あえていえば、アヤと親しくなったのが問題かもしれないが……そもそも宇宙文明すらない原始惑星の民に、その危険性を理解しろという方に無理がある。どう考えても不可抗力だろう。
そもそも、彼女本人の視点にたってみれば、それは明らかだ。
たまたま仲よくなった女の子が危険なアンドロイドで、殺されたかと思ったら彼女により再生された。そして、その肉体には危険なウイルスじみたものが仕込まれていた。問答無用でテロリスト扱いされて殺されかけ、やっとの事で逃げ出してみたら、なんと今度は全銀河に指名手配。
不運と言い切るには、あまりにも悲惨すぎるだろう。
でも、それでもジッタは彼女を放置できない。
実際のところ、あまりにも規模が大きくなりすぎた。
今まで、何度か連邦の代表が接近を試みた。別の肉体に取り替えてその危険な身体を捨てさせるためにたくさんの人々が派遣されたのだ。それはジッタが未だ中央にいた頃から見て知っていた事だ。
だがそれはかなわなかった。
エリダヌス教団は連邦とは全く異なる思想を持っていて、連邦とは逆に『彼女』を功労者として保護していた。肉体を捨てさせるという連邦の打診を、本人が望まないからという理由で門前払いにし、アクセスすらもさせてもらえなかったという。

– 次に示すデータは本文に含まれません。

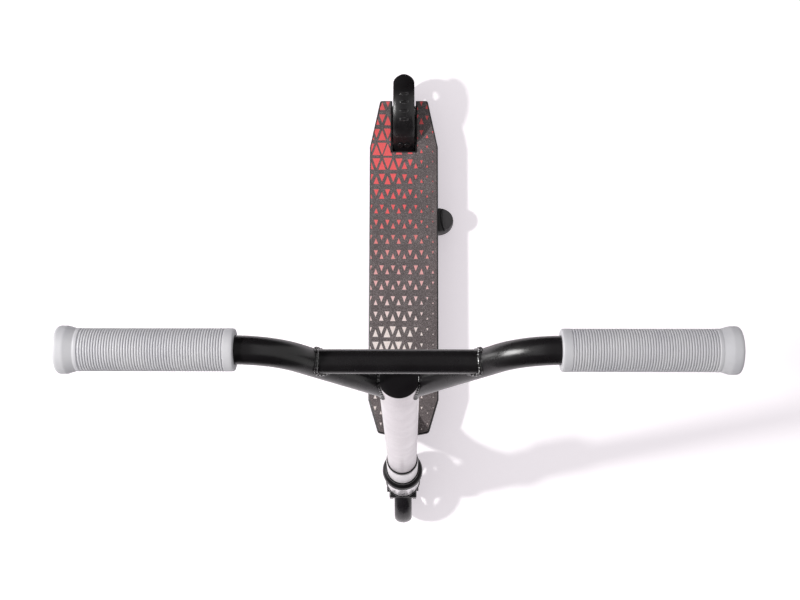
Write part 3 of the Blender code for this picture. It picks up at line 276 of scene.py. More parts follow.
@effect("worn_edges", {"Radius": 0.0006, "Breakup": 240.0, "Amount": 0.5}, "Mask")
def worn_edges(board, given):
    """Where the coat is rubbed thin along sharp edges."""
    soft = board.node("ShaderNodeBevel", {"Radius": given["Radius"]}, samples=6).outputs["Normal"]
    true = board.node("ShaderNodeNewGeometry").outputs["Normal"]
    facing = board.node("ShaderNodeVectorMath", operation="DOT_PRODUCT")
    board.feed(facing.inputs[0], soft)
    board.feed(facing.inputs[1], true)
    edge = board.span(facing.outputs["Value"], 0.985, 0.86)
    patches = board.span(board.noise(given["Breakup"], 4.0), 0.42, 0.62)
    return board.times(board.times(edge, patches), given["Amount"])


@effect("grain", {"Scale": 900.0, "Broad": 0.3}, "Height")
def grain(board, given):
    """Fine bumps of a coat or a moulding, with a broader waviness under them."""
    fine = board.noise(given["Scale"], 3.0)
    wave = board.noise(board.times(given["Scale"], 0.12), 1.0)
    return board.plus(fine, board.times(wave, given["Broad"]))


@effect("drift", {"Scale": 20.0, "Low": 0.0, "High": 1.0}, "Value")
def drift(board, given):
    """A slow change over the surface, between two values."""
    patches = board.noise(given["Scale"], 3.0)
    return board.span(patches, 0.35, 0.65, given["Low"], given["High"])


@effect("dust", {"Scale": 700.0, "Amount": 0.1}, "Mask")
def dust(board, given):
    """Sparse pale specks."""
    cells = board.node("ShaderNodeTexVoronoi", {"Scale": given["Scale"], "Vector": board.place()})
    speck = board.span(cells.outputs["Distance"], 0.16, 0.08)
    patches = board.span(board.noise(board.times(given["Scale"], 0.05), 2.0), 0.5, 0.7)
    return board.times(board.times(speck, patches), given["Amount"])


@effect("turned_lines", {"Pitch": 2600.0, "Up": 1.0, "Across": 0.0}, "Height")
def turned_lines(board, given):
    """Fine lines that a lathe leaves round a piece, stacked along its axis."""
    parts = board.node("ShaderNodeSeparateXYZ", {"Vector": board.place()})
    up = board.times(parts.outputs["Z"], given["Up"])
    across = board.times(parts.outputs["X"], given["Across"])
    height = board.times(board.plus(up, across), given["Pitch"])
    line = board.node("ShaderNodeTexNoise", {"W": height, "Scale": 1.0, "Detail": 2.0}, noise_dimensions="1D")
    return line.outputs["Fac"]


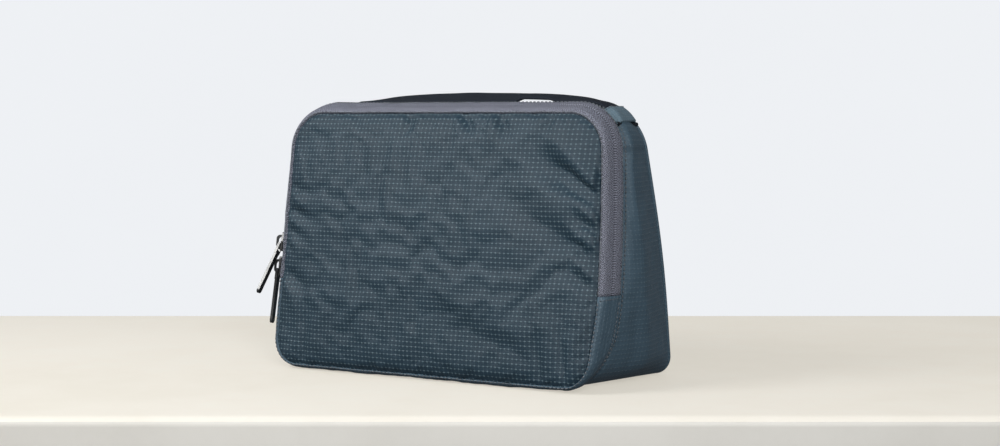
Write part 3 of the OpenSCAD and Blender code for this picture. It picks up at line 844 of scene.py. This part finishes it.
def side_lift(t, s, rows):
    """The side cloth: a facet beside the body seam, widening to the base, then a flatter rear."""
    z, y = rows[..., 2], rows[..., 1]
    tall = np.clip(z / BODY_H, 0, 1)
    ridge_at = 0.52 - 0.46 * tall ** 0.8 + 0.012 * waves(z, 0 * z, 60, SEED + 42)
    ridge_h = 7.6 * (1 - tall) ** 0.6 + 1.4
    rising = t / ridge_at
    falling = (1 - t) / (1 - ridge_at)
    tent = ridge_h * (1 - np.log1p(np.exp(14 * (1 - np.minimum(rising, falling)))) / 14)
    tent = np.maximum(tent, -0.5)
    hollow = -0.9 * np.exp(-((t - ridge_at * 0.62) / 0.045) ** 2) * ease((0.42 - tall) / 0.25)
    small = 0.55 * waves(y, z, 46, SEED + 40) + 0.25 * waves(y, z, 15, SEED + 41)
    small = small + 0.45 * waves(s + 0 * t, 0 * s, 6.5, SEED + 44) * np.exp(-t / 0.09)
    return (tent + hollow + small + 0.6 * np.sin(math.pi * t)) * ease((z - 1) / 14)


def top_lift(t, _, rows):
    """The top cloth sags a little, more where the strap's left end lies on it."""
    x, y = rows[..., 0], rows[..., 1]
    under_strap = np.exp(-((x + 86) / 13) ** 2) * np.exp(-((y - STRAP_Y) / 12) ** 4)
    return -0.5 * np.sin(math.pi * t) + 0.2 * waves(x, y, 40, SEED + 43) - 1.5 * under_strap


# The side cloths wear the outer ripstop painted lighter, as painted sheen.
def side_cloth_painted_lighter(name, stations, node):
    rows, uv = shell_rows(stations, 34, lift=side_lift)
    rows[..., 2] = np.maximum(rows[..., 2], BASE_T)
    obj = face_out(grid_object(name, rows, uv=uv))
    thicken(obj, SIDE_T, levels=1)
    finish_piece(obj, "side_cloth_painted_lighter", "shell", (node,))


def shell_cloths():
    side_cloth_painted_lighter("side_cloth_right", SIDE, "side_panel_right")
    side_cloth_painted_lighter("side_cloth_left", N_LOOP - SIDE, "side_panel_left")
    rows, uv = shell_rows(TOP, 20, lift=top_lift)
    top = face_out(grid_object("top_cloth", rows, uv=uv))
    thicken(top, SIDE_T)
    finish_piece(top, "side_cloth_painted_lighter", "shell", ("top_panel",))
    under = np.arange(-I_FOOT, I_FOOT + 1)
    rows, uv = shell_rows(under, 20, dip=0.0)
    rows[..., 2] = np.maximum(rows[..., 2], 0)
    base = face_out(grid_object("base_cloth", rows, uv=uv))
    thicken(base, BASE_T)
    finish_piece(base, "side_cloth_painted_lighter", "shell", ("base_panel",))


def pipings():
    """Bound seams: where the top meets each side, and round the rear panel."""
    for name, node, mirrored in (("top_seam_right", "top_seam_ridge_right", False),
                                 ("top_seam_left", "top_seam_ridge_left", True)):
        front = band_ring(-0.5, BAND_DEPTH)[I_SEAM]
        back = rear_ring(-0.5)[I_SEAM]
        t = np.linspace(0, 1, 24)[:, None]
        path = front + (back - front) * t
        path = path + OUTWARD[I_SEAM] * (0.25 * np.sin(9 * t) + 0.2)
        if mirrored:
            path = path * [-1, 1, 1]
        obj = tube(name, path, 1.35, sides=12, squash=(1.0, 0.9))
        finish_piece(obj, "binding", "shell", (node,))
    path = rear_ring(0.2, -0.6, 1.2)
    path[:, 2] = np.maximum(path[:, 2], 1.4)
    obj = tube("rear_seam", path, 1.2, sides=10, closed=True)
    finish_piece(obj, "side_cloth_painted_lighter", "shell")


# ---- the strap ----
STRAP_W, STRAP_T = 20.0, 2.0
CROWN = 8.0                      # how far the strap's middle stands above the top
STRAP_Y = (front_y(BODY_H) + BAND_DEPTH + rear_y(BODY_H)) / 2
STRAP_X = (BODY_W / 2 - CORNER_R) * (1 - TAPER)      # where the flat of the top ends
LEFT_RISE = 79.0                 # where the strap leaves the top on the left


def strap_path(reach, sag):
    """The strap's underside on one side: over the corner from the seam, flat on the top as far as
    reach, which sags, then a low arch to x 0."""
    turn = np.radians(np.linspace(SEAM_ANGLE + 2, 88, 16))
    high = BODY_H - CORNER_R
    x = STRAP_X + CORNER_R * np.cos(turn)
    z = high + CORNER_R * np.sin(turn) + 0.35
    along = np.linspace(STRAP_X - 1.5, 0, 44)
    foot = BODY_H + 0.4
    bend = np.cos(math.pi / 2 * np.clip(along / reach, 0, 1)) ** 0.5
    foot = foot - sag * ease(along / reach)
    arch = foot + (BODY_H + CROWN - STRAP_T - foot) * bend
    path = np.stack([np.concatenate([x, along]), np.concatenate([z, arch])], 1)
    soft = path.copy()
    for _ in range(3):
        soft[1:-1] = (soft[:-2] + 2 * soft[1:-1] + soft[2:]) / 4
    return soft


def strap_drop(x, height):
    """How far the strap's front edge hangs below its rear edge, in all, where its underside would
    be at some height. It rests on the top, and stands clear over one short stretch."""
    clear = ease((x - 43) / 5) * (1 - ease((x - 68) / 6))
    return np.clip(height - BODY_H - 0.35, 0, 5.6) * (1 - 0.5 * clear)


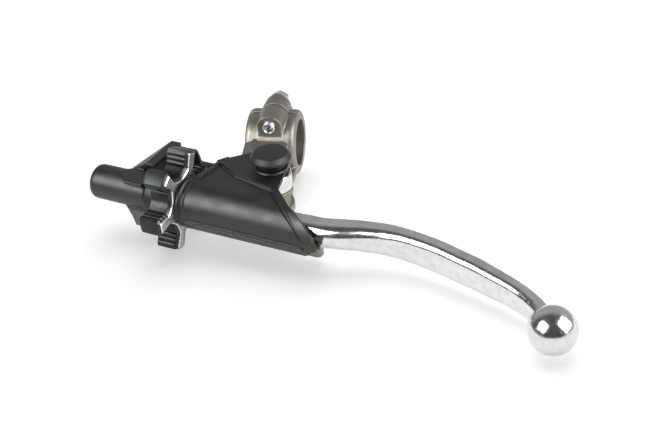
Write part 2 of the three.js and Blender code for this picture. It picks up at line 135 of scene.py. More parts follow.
def rod(radius, low, high, axis="z", steps=96, centre=(0, 0)):
    return lathe([(0, low), (radius, low), (radius, high), (0, high)], axis, steps, centre)


def closed(obj):
    """Makes the faces point out."""
    bm = bmesh.new()
    bm.from_mesh(obj.data)
    bmesh.ops.recalc_face_normals(bm, faces=bm.faces)
    if bm.calc_volume(signed=True) < 0:
        bmesh.ops.reverse_faces(bm, faces=bm.faces)
    bm.to_mesh(obj.data)
    bm.free()
    return obj


def apply_modifiers(obj):
    graph = bpy.context.evaluated_depsgraph_get()
    mesh = bpy.data.meshes.new_from_object(obj.evaluated_get(graph))
    obj.modifiers.clear()
    obj.data = mesh
    return obj


def boolean(obj, tools, operation):
    for tool in tools:
        m = obj.modifiers.new("boolean", "BOOLEAN")
        m.operation = operation
        m.solver = "MANIFOLD"
        m.object = tool
    apply_modifiers(obj)
    for tool in tools:
        bpy.data.objects.remove(tool)
    return obj


def cut(obj, *tools):
    return boolean(obj, tools, "DIFFERENCE")


def common(obj, *tools):
    return boolean(obj, tools, "INTERSECT")


def join(obj, *tools):
    return boolean(obj, tools, "UNION")


def soften(obj, voxel, rounds, share=0.5):
    """Turns the solid into an even mesh and rounds its edges."""
    m = obj.modifiers.new("even", "REMESH")
    m.mode = "VOXEL"
    m.voxel_size = voxel
    m = obj.modifiers.new("round", "SMOOTH")
    m.factor = share
    m.iterations = rounds
    return obj


def place(obj, name, matrix, body, replaced, slot, *materials):
    """Moves a finished piece into the row's frame and hangs it on its body."""
    apply_modifiers(obj)
    obj.data.transform(matrix)
    obj.name = name
    obj.data.name = name
    obj.data.materials.clear()
    for m in materials:
        obj.data.materials.append(m)
    obj.data.shade_smooth()
    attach(obj, body)
    if replaced:
        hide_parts(*replaced)
    return obj


# ---- materials ------------------------------------------------------------------
class Surface:
    """A Principled material with small helpers for procedural detail."""

    def __init__(self, name, color, metallic, roughness):
        self.material = bpy.data.materials.new(name)
        self.material.use_nodes = True
        self.tree = self.material.node_tree
        self.shader = self.tree.nodes["Principled BSDF"]
        self.shader.inputs["Base Color"].default_value = (*color, 1)
        self.shader.inputs["Metallic"].default_value = metallic
        self.shader.inputs["Roughness"].default_value = roughness
        self.place = self.tree.nodes.new("ShaderNodeTexCoord").outputs["Object"]
        self.bumps = None

    def stretch(self, scale, turn=0.0):
        node = self.tree.nodes.new("ShaderNodeMapping")
        node.inputs["Scale"].default_value = scale
        node.inputs["Rotation"].default_value = (0, 0, turn)
        self.tree.links.new(self.place, node.inputs["Vector"])
        return node.outputs["Vector"]

    def noise(self, scale, detail=3.0, roughness=0.5, vector=None):
        node = self.tree.nodes.new("ShaderNodeTexNoise")
        node.inputs["Scale"].default_value = scale
        node.inputs["Detail"].default_value = detail
        node.inputs["Roughness"].default_value = roughness
        self.tree.links.new(vector or self.place, node.inputs["Vector"])
        return node.outputs["Fac"]

    def ramp(self, value, low, high, to_low, to_high):
        node = self.tree.nodes.new("ShaderNodeMapRange")
        for key, number in zip(("From Min", "From Max", "To Min", "To Max"),
                               (low, high, to_low, to_high)):
            node.inputs[key].default_value = number
        self.tree.links.new(value, node.inputs["Value"])
        return node.outputs["Result"]

    def mix_color(self, factor, a, b):
        node = self.tree.nodes.new("ShaderNodeMix")
        node.data_type = "RGBA"
        node.inputs["A"].default_value = (*a, 1)
        node.inputs["B"].default_value = (*b, 1)
        self.tree.links.new(factor, node.inputs["Factor"])
        return node.outputs["Result"]

    def color(self, value):
        self.tree.links.new(value, self.shader.inputs["Base Color"])

    def roughness(self, value):
        self.tree.links.new(value, self.shader.inputs["Roughness"])

    def bump(self, value, height, strength=1.0):
        node = self.tree.nodes.new("ShaderNodeBump")
        node.inputs["Strength"].default_value = strength
        node.inputs["Distance"].default_value = height * MM
        self.tree.links.new(value, node.inputs["Height"])
        if self.bumps:
            self.tree.links.new(self.bumps, node.inputs["Normal"])
        self.bumps = node.outputs["Normal"]
        self.tree.links.new(self.bumps, self.shader.inputs["Normal"])


def rubber(name, base, rough=0.46):
    s = Surface(name, base, 0.0, rough)
    s.shader.inputs["IOR"].default_value = 1.6
    fine = s.noise(2600, 2)
    broad = s.noise(180, 4)
    light = tuple(1.7 * c + 0.003 for c in base)
    s.color(s.mix_color(s.ramp(broad, 0.3, 0.75, 0, 1), base, light))
    s.roughness(s.ramp(broad, 0.25, 0.75, rough - 0.05, rough + 0.09))
    s.bump(fine, 0.05, 0.35)
    s.bump(s.noise(420, 2), 0.06, 0.25)
    return s.material


def cast_alloy(name):
    s = Surface(name, (0.32, 0.30, 0.27), 0.9, 0.45)
    grain = s.noise(1900, 3, 0.65)
    stain = s.noise(90, 4)
    s.color(s.mix_color(s.ramp(stain, 0.3, 0.7, 0, 1), (0.25, 0.24, 0.21), (0.34, 0.325, 0.29)))
    s.roughness(s.ramp(grain, 0.3, 0.7, 0.36, 0.52))
    s.bump(grain, 0.14, 0.5)
    s.bump(s.noise(520, 2), 0.12, 0.3)
    return s.material


def polished_alloy(name):
    s = Surface(name, (0.74, 0.74, 0.73), 1.0, 0.14)
    mottle = s.noise(620, 3, 0.6)
    cloud = s.ramp(s.noise(330, 4), 0.35, 0.7, 0, 1)
    s.color(s.mix_color(cloud, (0.70, 0.70, 0.69), (0.80, 0.80, 0.79)))
    s.roughness(s.ramp(mottle, 0.3, 0.7, 0.11, 0.24))
    s.bump(mottle, 0.08, 0.6)
    s.bump(s.noise(240, 2), 0.08, 0.3)
    return s.material


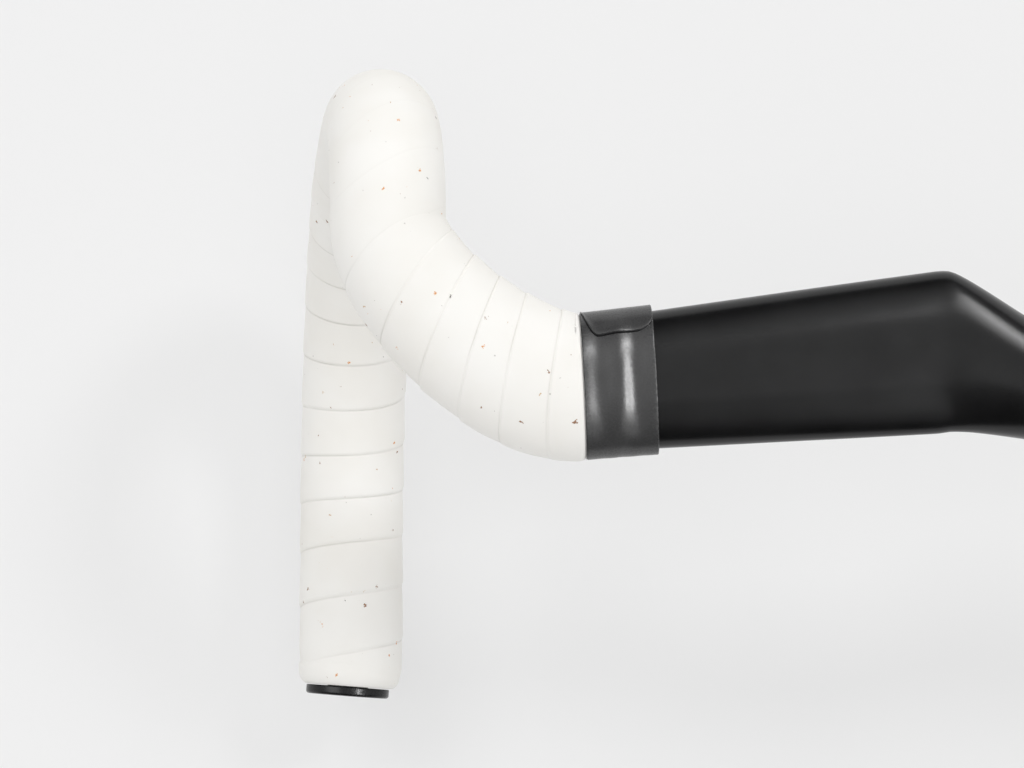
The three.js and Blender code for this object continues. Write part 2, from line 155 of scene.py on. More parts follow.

そして、そうしている間にも彼女の『種』は全銀河にあまねく広がってしまった。
そう。
こんなチャンスがまたあるとは限らない。いや今この瞬間はまさに千載一遇のチャンスであると言える。普段ならエリダヌス教団やボルダ政府、あるいは暗黒街エディランス派の強大なガードをくぐらなくては近づく事もできないはずの存在が、ごく普通の民間船に護衛も連れず、まったりと旅行していたのだから。何を差し置いても破壊せよ、という指令がくるのも無理もない。
そう。やるしかないのだ。
銀河の、いやこの宇宙のあまねく全ての生き物のためにも。